With the emissions of each building element communicated in the dial we can assess where carbon can be reduced or which design option performs best. The KBe dial shows us where to focus our time and energy; the floors might be performing badly for example, what can we do about it? The roof looks really light carbon-wise; let’s find out why.
At RIBA stage 0-3 we can give quite broad figures, that reflect the early stage of design. This is a great point to set carbon benchmarks for the project. You’d do it for area schedules and cost plans, so why not set a budget for carbon? It’s a great way to bring the client with you.
At technical design and tender documents we can tighten the analysis to measure how the designed building stacks up against the carbon benchmarks. You can even have a value engineering exercise to cut carbon, not cost.
Finally, a post-occupancy exercise measures embodied carbon as built and projects the building’s whole life carbon (so far we’ve been more concerned with ‘as built’). Most of our analysis to date has been of this nature as we’ve developed the process with our completed projects.
It gives us a new challenge and a new metric to measure the success of our buildings and to discuss these with clients. Everyone wants to be sustainable, but the numbers and dial allow us to show clients what one brick might mean compared to another and how choices have an impact far beyond the site boundary.
We hope to get more small practices involved in our research over the coming months. In collaboration, small practices can make a massive difference.
KBe has also helped us to see how construction is changing. Our older projects seem to quite light in carbon terms compared to more recent ones. The simple reason for that is that we put more stuff into buildings today than we did 30 years ago. Insulation has an embodied carbon footprint: as u-values go down operational carbon should too, but embodied carbon also goes up. There’s a balance to be struck there and we’re getting better at understanding where that balance lies.

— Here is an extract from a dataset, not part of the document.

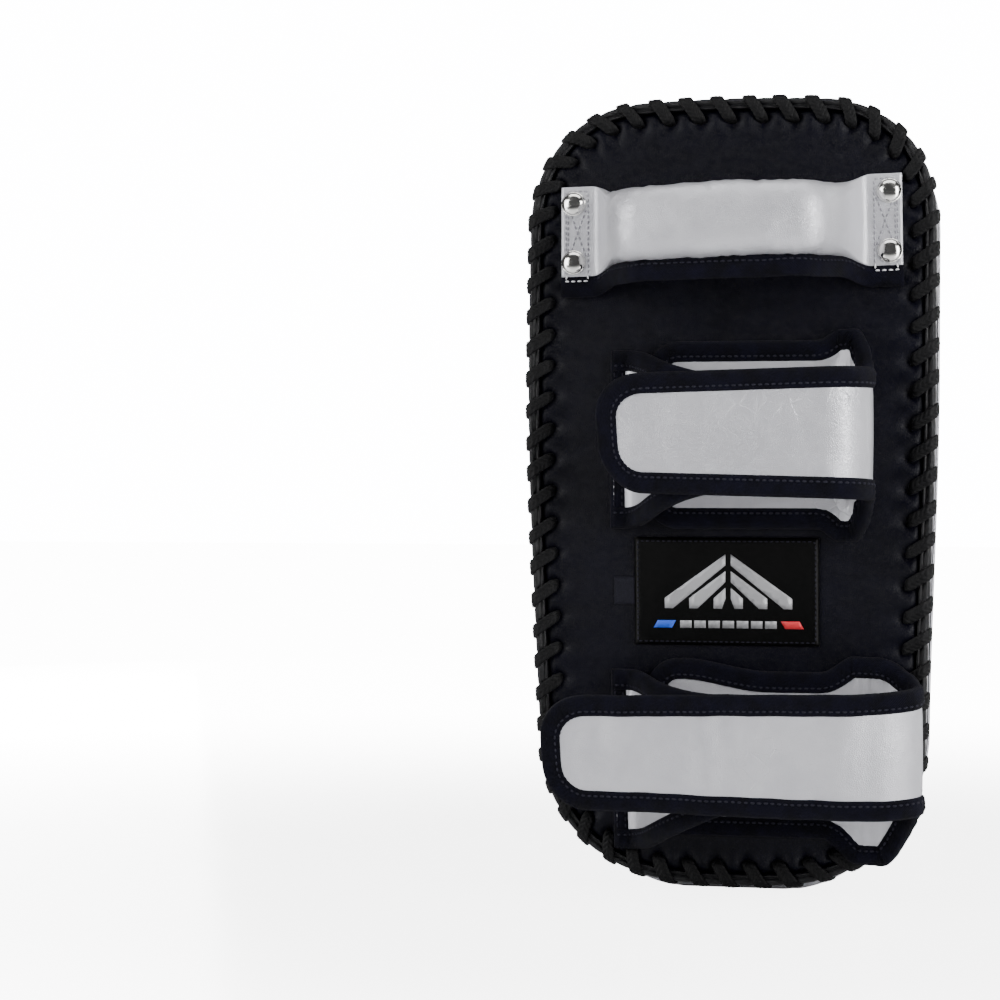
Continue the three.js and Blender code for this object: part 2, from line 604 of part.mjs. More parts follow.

KBe began as an audit of our built projects. That included March House and Threefold House – both won RIBA awards this year while March House won the Sustainability Award too. We’re using it in one form or another on all our projects. It’s a constant feedback loop: the projects help us develop KBe; KBe then helps us develop the projects, and it rolls on like that. It’s never going to be finished. KBe is probably never going to be 100% accurate and I don’t think buildings can ever be considered totally carbon neutral, but they’re moving in the right direction. It’s the direction that’s important.
There’s no silver bullet. As with everything else in construction, sustainable design is the result of countless tiny decisions that combine to create something. There’s no one thing that will make it happen on its own.
There’s also more nuance in sustainability than I appreciated before we began all of this. On the house in Peckham we were deciding between insulation made of cork or recycled wood-fibre. The cork would have been much better performing in embodied carbon terms but it was a virgin material. The wood-fibre on the other hand was made of waste materials that would be in landfill if not made into insulation, but as a result less carbon was sequestered in its lifecycle. The question of which material is more sustainable to use is more complex that it first looks.
The main lesson though is to give it a go. You don’t have to work it out for a whole building, but you can see if you can work out what difference the brick makes in embodied carbon terms. Or what the carbon associated with the transport of windows from here or from there is.
While small practices have modest resources as individuals, there is huge potential in their strength of number and their collective knowledge base. The majority (around 80%) of practices in the UK have fewer than 10 members of staff. We’re hoping to tap into that knowledge base in the next stage of KBe’s development, inviting other practices to contribute to the research.